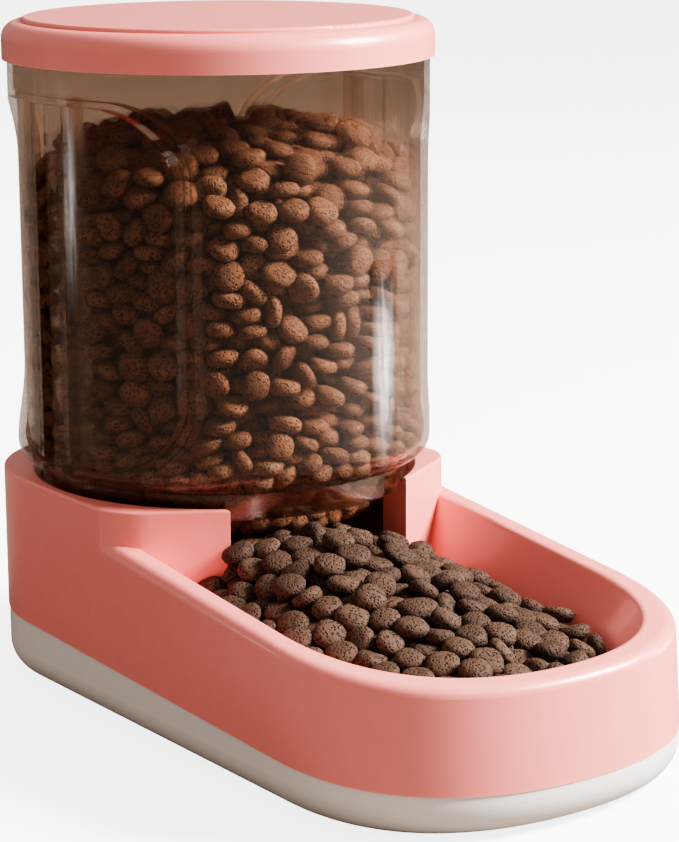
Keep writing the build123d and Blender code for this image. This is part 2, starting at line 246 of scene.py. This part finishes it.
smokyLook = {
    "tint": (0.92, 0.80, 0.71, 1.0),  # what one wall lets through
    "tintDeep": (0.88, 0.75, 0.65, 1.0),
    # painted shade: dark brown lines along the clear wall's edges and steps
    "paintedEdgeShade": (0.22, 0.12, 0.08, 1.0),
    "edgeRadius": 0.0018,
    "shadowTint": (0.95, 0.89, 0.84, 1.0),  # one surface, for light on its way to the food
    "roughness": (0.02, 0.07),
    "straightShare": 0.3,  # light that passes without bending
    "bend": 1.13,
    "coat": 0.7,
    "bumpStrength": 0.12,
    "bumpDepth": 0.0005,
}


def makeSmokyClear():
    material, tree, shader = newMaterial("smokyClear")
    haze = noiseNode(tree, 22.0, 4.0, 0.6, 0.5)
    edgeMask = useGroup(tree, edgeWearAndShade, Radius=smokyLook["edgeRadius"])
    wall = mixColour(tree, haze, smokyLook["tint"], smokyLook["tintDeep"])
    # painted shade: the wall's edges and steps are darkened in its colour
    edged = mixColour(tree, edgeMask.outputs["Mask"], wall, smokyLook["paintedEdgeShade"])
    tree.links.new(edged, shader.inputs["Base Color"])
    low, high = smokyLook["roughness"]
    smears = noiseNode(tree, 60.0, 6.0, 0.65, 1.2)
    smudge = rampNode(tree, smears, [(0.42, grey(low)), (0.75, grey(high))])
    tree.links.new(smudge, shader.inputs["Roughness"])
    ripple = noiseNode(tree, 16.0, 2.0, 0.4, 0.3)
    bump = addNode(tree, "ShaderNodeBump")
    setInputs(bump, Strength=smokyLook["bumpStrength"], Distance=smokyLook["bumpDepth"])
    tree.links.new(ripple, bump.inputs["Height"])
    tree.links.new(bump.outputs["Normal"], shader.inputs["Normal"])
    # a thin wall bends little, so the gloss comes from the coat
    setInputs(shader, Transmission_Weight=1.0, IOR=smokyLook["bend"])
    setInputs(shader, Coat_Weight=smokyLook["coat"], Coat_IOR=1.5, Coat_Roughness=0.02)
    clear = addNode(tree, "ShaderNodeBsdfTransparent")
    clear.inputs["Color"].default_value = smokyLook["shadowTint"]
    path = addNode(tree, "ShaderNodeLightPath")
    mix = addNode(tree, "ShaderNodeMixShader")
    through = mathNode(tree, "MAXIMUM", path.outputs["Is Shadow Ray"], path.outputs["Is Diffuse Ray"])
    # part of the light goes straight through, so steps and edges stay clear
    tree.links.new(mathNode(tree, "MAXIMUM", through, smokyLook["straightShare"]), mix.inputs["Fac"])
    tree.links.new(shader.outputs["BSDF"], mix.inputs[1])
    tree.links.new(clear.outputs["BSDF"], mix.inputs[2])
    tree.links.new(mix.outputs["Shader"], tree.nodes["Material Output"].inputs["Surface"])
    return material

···

Exercise requirements: Extract the complete data, matching each line exactly.

Result:
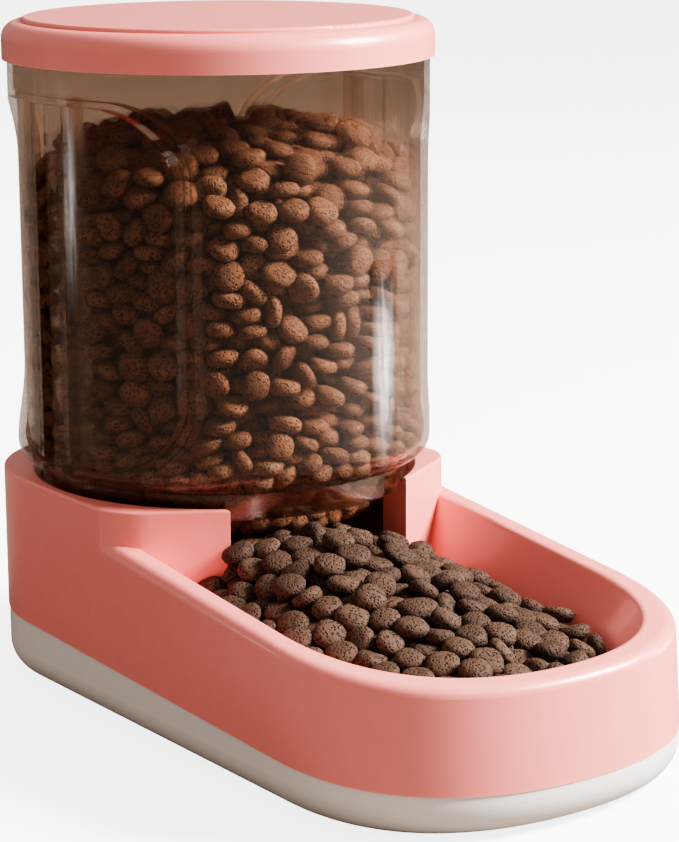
Keep writing the build123d and Blender code for this image. This is part 2, starting at line 246 of scene.py. This part finishes it.
smokyLook = {
    "tint": (0.92, 0.80, 0.71, 1.0),  # what one wall lets through
    "tintDeep": (0.88, 0.75, 0.65, 1.0),
    # painted shade: dark brown lines along the clear wall's edges and steps
    "paintedEdgeShade": (0.22, 0.12, 0.08, 1.0),
    "edgeRadius": 0.0018,
    "shadowTint": (0.95, 0.89, 0.84, 1.0),  # one surface, for light on its way to the food
    "roughness": (0.02, 0.07),
    "straightShare": 0.3,  # light that passes without bending
    "bend": 1.13,
    "coat": 0.7,
    "bumpStrength": 0.12,
    "bumpDepth": 0.0005,
}


def makeSmokyClear():
    material, tree, shader = newMaterial("smokyClear")
    haze = noiseNode(tree, 22.0, 4.0, 0.6, 0.5)
    edgeMask = useGroup(tree, edgeWearAndShade, Radius=smokyLook["edgeRadius"])
    wall = mixColour(tree, haze, smokyLook["tint"], smokyLook["tintDeep"])
    # painted shade: the wall's edges and steps are darkened in its colour
    edged = mixColour(tree, edgeMask.outputs["Mask"], wall, smokyLook["paintedEdgeShade"])
    tree.links.new(edged, shader.inputs["Base Color"])
    low, high = smokyLook["roughness"]
    smears = noiseNode(tree, 60.0, 6.0, 0.65, 1.2)
    smudge = rampNode(tree, smears, [(0.42, grey(low)), (0.75, grey(high))])
    tree.links.new(smudge, shader.inputs["Roughness"])
    ripple = noiseNode(tree, 16.0, 2.0, 0.4, 0.3)
    bump = addNode(tree, "ShaderNodeBump")
    setInputs(bump, Strength=smokyLook["bumpStrength"], Distance=smokyLook["bumpDepth"])
    tree.links.new(ripple, bump.inputs["Height"])
    tree.links.new(bump.outputs["Normal"], shader.inputs["Normal"])
    # a thin wall bends little, so the gloss comes from the coat
    setInputs(shader, Transmission_Weight=1.0, IOR=smokyLook["bend"])
    setInputs(shader, Coat_Weight=smokyLook["coat"], Coat_IOR=1.5, Coat_Roughness=0.02)
    clear = addNode(tree, "ShaderNodeBsdfTransparent")
    clear.inputs["Color"].default_value = smokyLook["shadowTint"]
    path = addNode(tree, "ShaderNodeLightPath")
    mix = addNode(tree, "ShaderNodeMixShader")
    through = mathNode(tree, "MAXIMUM", path.outputs["Is Shadow Ray"], path.outputs["Is Diffuse Ray"])
    # part of the light goes straight through, so steps and edges stay clear
    tree.links.new(mathNode(tree, "MAXIMUM", through, smokyLook["straightShare"]), mix.inputs["Fac"])
    tree.links.new(shader.outputs["BSDF"], mix.inputs[1])
    tree.links.new(clear.outputs["BSDF"], mix.inputs[2])
    tree.links.new(mix.outputs["Shader"], tree.nodes["Material Output"].inputs["Surface"])
    return material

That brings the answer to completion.